All that ended, of course, on the day Kennedy was assassinated. The Cold War continued. The Vietnam War took off. The budgets of the Pentagon and CIA have never stopped growing. The interventions in the Middle East continue. The U.S. national-security establishment now operates a formal program of assassination.
It’s clear that those big lessons from the Vietnam War have still not been learned. For 25 years, the U.S. national security state has been intervening in the Middle East and Afghanistan, under the notion that if they don’t, the dominoes will start falling and Saddam Hussein, al Qaeda, Iran, ISIS, or the radical Muslims will take over the Middle East, Europe, Asia, Latin America, Canada, and the United States, and not necessarily in that order. Whenever any public official even remotely suggests that the United States should stay out of those conflicts, the national-security establishment and its promoters scream to the high heavens about the grave threat to “national security” a non-interventionist foreign policy would pose. At the same time, the national-security establishment, operating through the U.S.-controlled NATO, continues to ensure that Cold War crises continue to persist by moving ever closer to Russia’s borders with troops and missiles. And, needless to say, the budgets for the national security establishment, which still exceed the military budgets of the next 8 countries combined, continue to grow.

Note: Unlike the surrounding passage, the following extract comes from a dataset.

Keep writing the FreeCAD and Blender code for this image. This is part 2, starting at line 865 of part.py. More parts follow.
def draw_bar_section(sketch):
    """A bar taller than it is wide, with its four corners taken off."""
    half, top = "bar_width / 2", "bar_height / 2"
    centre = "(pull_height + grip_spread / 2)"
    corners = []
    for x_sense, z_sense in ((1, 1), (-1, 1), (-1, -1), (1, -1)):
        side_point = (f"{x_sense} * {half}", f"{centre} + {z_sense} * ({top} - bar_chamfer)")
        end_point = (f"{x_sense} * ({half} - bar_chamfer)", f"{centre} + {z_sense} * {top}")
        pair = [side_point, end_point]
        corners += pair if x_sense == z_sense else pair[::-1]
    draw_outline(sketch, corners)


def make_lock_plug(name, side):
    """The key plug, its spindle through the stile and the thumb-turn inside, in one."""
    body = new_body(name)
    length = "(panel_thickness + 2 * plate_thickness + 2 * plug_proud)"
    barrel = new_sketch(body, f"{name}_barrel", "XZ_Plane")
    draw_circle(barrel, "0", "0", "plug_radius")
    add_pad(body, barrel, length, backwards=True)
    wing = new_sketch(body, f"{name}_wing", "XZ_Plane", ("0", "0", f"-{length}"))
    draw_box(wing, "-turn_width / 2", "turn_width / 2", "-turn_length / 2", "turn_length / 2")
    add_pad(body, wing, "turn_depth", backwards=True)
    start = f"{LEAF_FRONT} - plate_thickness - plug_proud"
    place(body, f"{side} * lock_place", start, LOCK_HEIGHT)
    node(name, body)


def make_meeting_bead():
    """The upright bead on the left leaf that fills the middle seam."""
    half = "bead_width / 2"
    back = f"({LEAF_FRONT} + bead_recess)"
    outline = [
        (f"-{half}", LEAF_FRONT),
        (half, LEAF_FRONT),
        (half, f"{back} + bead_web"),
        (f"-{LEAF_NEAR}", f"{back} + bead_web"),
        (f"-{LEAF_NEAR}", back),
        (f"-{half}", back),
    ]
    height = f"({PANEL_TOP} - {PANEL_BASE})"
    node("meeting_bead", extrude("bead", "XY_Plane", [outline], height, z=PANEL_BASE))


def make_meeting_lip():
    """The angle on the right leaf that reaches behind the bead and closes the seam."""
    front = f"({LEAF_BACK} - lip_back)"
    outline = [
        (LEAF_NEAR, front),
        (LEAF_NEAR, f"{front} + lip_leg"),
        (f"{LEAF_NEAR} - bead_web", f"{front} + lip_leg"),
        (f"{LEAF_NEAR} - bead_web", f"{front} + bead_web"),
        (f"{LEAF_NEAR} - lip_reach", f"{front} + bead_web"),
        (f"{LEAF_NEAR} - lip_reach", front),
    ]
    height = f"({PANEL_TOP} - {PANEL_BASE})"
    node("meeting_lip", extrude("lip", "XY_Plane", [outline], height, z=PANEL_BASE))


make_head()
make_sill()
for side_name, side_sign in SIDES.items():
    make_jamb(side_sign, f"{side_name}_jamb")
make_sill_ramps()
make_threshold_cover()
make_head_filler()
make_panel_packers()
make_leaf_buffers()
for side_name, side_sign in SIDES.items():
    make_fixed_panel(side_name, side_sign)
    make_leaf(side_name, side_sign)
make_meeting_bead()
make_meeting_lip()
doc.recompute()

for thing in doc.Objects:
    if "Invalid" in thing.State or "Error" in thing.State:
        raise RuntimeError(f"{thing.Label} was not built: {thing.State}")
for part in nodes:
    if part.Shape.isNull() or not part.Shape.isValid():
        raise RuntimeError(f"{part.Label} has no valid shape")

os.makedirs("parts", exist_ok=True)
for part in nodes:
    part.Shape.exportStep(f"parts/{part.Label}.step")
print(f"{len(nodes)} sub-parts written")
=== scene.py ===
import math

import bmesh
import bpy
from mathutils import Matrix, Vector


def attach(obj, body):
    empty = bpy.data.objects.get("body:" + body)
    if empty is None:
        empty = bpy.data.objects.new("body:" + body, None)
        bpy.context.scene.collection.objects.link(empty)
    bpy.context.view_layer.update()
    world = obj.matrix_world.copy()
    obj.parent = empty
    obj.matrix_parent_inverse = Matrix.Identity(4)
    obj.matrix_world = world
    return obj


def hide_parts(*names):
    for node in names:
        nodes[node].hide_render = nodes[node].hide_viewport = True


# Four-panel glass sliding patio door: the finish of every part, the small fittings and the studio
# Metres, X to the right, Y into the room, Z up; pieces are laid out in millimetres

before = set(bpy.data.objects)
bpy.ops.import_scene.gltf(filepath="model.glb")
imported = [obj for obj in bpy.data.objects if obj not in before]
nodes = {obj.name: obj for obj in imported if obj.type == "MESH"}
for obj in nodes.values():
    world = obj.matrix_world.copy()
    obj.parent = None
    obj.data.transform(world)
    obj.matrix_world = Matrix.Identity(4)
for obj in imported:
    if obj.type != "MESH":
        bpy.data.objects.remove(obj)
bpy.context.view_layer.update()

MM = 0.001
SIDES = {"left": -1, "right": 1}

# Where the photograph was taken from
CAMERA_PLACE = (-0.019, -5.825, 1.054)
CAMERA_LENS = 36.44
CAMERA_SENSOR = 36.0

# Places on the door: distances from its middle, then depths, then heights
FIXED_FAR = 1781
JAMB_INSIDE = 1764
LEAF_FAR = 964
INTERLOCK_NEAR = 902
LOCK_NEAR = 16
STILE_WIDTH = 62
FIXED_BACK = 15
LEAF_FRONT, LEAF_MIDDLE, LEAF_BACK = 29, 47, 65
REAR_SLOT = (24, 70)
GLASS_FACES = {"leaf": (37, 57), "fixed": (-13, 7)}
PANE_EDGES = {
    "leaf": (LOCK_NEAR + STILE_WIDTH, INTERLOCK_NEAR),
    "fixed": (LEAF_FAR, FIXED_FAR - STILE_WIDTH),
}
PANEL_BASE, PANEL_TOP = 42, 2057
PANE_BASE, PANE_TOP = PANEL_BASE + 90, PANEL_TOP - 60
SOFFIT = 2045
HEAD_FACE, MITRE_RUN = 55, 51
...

In sum, the big overall lessons from Vietnam are: Our ancestors were right. The U.S. government should leave the world alone, including not just the communist regime in Vietnam but also the rest of the communist world, Russia, China, Venezuela, and the entire Muslim world. Just leave them alone. And also unleash the private sector of Americans to interact with the people of the world. Drop all the sanctions, embargoes, travel controls, and trade restrictions. The biggest lesson from all this is that the adoption of a national-security apparatus, a type of governmental structure that characterizes totalitarian regimes, is the biggest mistake the American people have ever made.